If the crowd be great, each one of them selects a small rink of his own, in which he cuts impossible figures greatly to his own satisfaction; and if you happen to intrude on him, woe betide you. But the ‘nap’ [‘clever-headed’] skater always comes to grief, either on that portion of the pond marked ‘dangerous,’ or, whilst skating backwards way, by coming into collision with a small boy, who imagines that he is skating because he has got a bit of iron fastened to one boot sole, and who pushes himself along by kicking spasmodically with the other leg. Or the ‘nap’ skater has a horribly agonising bump with a hopelessly unpromising learner, who was spread eagle-ing [sic] himself and throwing his apparently boneless limbs all over the pond.
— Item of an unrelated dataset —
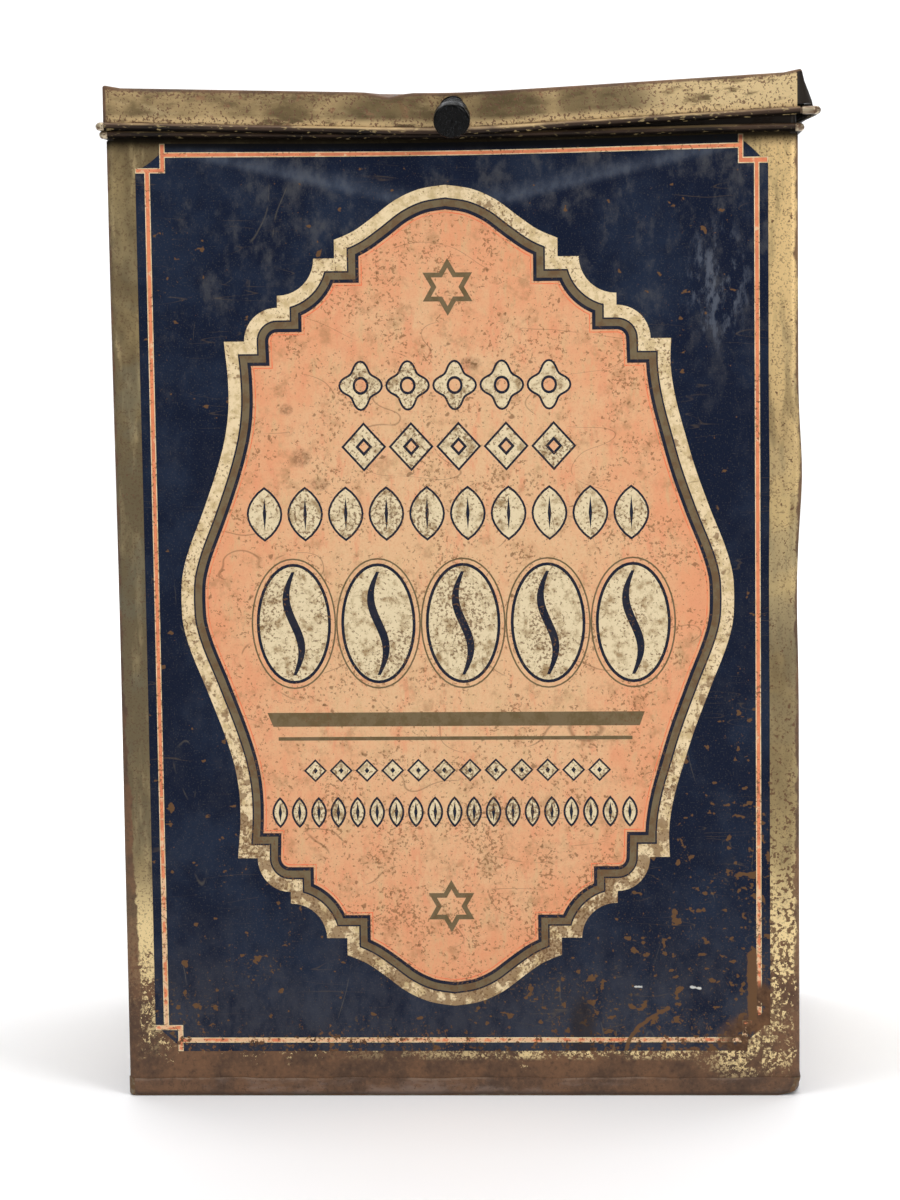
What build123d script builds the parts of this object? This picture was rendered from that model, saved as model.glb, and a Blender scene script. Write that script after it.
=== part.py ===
"""Tall grocer's coffee tin of soldered tinplate, with a hinged cap lid and a turned knob.

Millimetres, +Z up. The origin is the middle of the flat base, the front faces -Y and the hinge is
at the back. Every sheet is a separate folded piece: four body sheets stand in a bottom pan, their
top edges are curled over one wire loop, a neck in two strips stands up inside them, and the lid is
one folded sheet, curled under its own wire loop. That loop runs through two straps on the back
sheet, which makes it the hinge pin.
"""

from build123d import *
from math import asin, cos, degrees, radians, sin
import os

# ---- driving dimensions ----
body_width = 340.0  # over the front and back sheets
body_depth = 270.0
rim_height = 481.0  # base to the middle of the body's wired edge
sheet = 0.4  # tinplate thickness
gap = 0.05  # solder film between lapped sheets
wire_radius = 1.5
corner_radius = 4.0  # vertical corners of the body
lid_overhang = 2.0  # lid skirt beyond the body's faces
lid_skirt_height = 20.0  # middle of the lid's wired edge to the top of the lid
lid_step = 3.6  # body wire up to lid wire
neck_above = 16.0  # neck above and below the body's wired edge
neck_below = 14.0
strap_offset = 95.0  # hinge straps either side of the middle
strap_width = 24.0
knob_droop = 22.0  # degrees, the bent bolt lets the knob hang

# ---- sheets and wired edges ----
curl_inner = wire_radius + gap
curl_outer = curl_inner + sheet
curl_turn = 330.0  # degrees that the sheet wraps round its wire
wire_bend = 2.5  # bend of the wire at each corner, to its middle
curl_clear = 0.2  # each straight curl stops this far short of the bend
solder_radius = 2.0
lap = 14.0  # front and back sheets fold this far round each corner
notch_below_rim = 3.0  # folded corners stop this far below the wire

# ---- bottom pan ----
pan_height = 9.0
pan_fold = 1.5
foot = 1.6  # the body sheets' lower edge, clear of the pan's inner fold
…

In the case of immersion the aforesaid ‘clever-headed skater’ cuts a terribly ignominious figure when he is lugged out; the damsels who, as he imagined, fancied his style, titter, and the men who have got him out say gruffly, ‘Sarves yer right for going where yer did.’ To such sympathetic souls as inquire how he feels, he replies, as well as his chattering teeth will allow him: ‘All ri-i-ight; thank you,’ and he gives a green and sickly smile. Some fellow in the crowd offers to cut his skates off for him; the offer is accepted, but, somehow, neither the man who cuts them off nor the skates are ever seen again. And the ‘nap’ skater proceeds homewards in a state of unutterable misery, with a sort of concert (consisting of the rattling of his teeth and the oozing of the water in his boots) proceeding in relation to his own proper person.
A most unfortunate individual on the ice, sir, is the good-natured fat man, who, whilst being able to hobble along a little, gets into everybody’s way. Often, indeed, is it that the maniacal skater generally an eccentric looking man, with goggle eyed glasses, who rushes madly round and round the pond with his gaze intently rivetted on the toe-piece of his skates) comes into fearful contact with him, and the consequence is that the urge-on-my[-]mad[-]career skatist is picked up in a most dismal state of wreck, and with his face nicely scraped from the forehead to the chin end. As for the big, good-natured man, falls do not seem to sensibly affect him, for, after each, he picks himself up, takes a huge dram from an apparently inexhaustible flask, and shuffles off. The playful urchins who insist on sliding, and ‘keepin’ the pot a-boilin’ on the very best bit of ice on the pond, are certain to have trouble with the fat man. The one in the picture, for instance — the young gentleman who, having picked up a cigar stum[p?], is enjoying the same immensely, and conversing with a friend who is doing the ‘polka’ sliding trick at a few yards' distance. On comes the lumbering good-[a] natured man trying to make headway backwards. Bang down he comes, with all his eighteen stone of weight, upon the lover of the weed, who is, after a minute or two, extricated, a flat, limp, and breathless mass. He is flattened out even to his cigar stump and buttons, and it is difficult to say, at the time, whether be will ever regain anything like rotundity.
'Much Flattened, I'm Sure.'
I have not space herein to describe the complicated series of falls to which the average skater subjects himself, else would I go into the peculiar effect produced on one's equilibrium by getting a blade of one's skate in a crack; by falling across a heap of snow; by being unable to stop one's self, and in consequence, rushing wildly into the bank of the pond. All these are pleasurable sensations, my dear sir. Let me conclude, sir, by saying that if you have ever the opportunity of seeing a genuine ‘sparring’ match on the ice, don't neglect it. One skater has, we will say, insulted another; they box round each other, and the effect produced is precisely analogous to what might be imagined to occur were two ‘knockabout’ men on the theatrical boards to genuinely fall out and endeavour in all seriousness to show what they could do.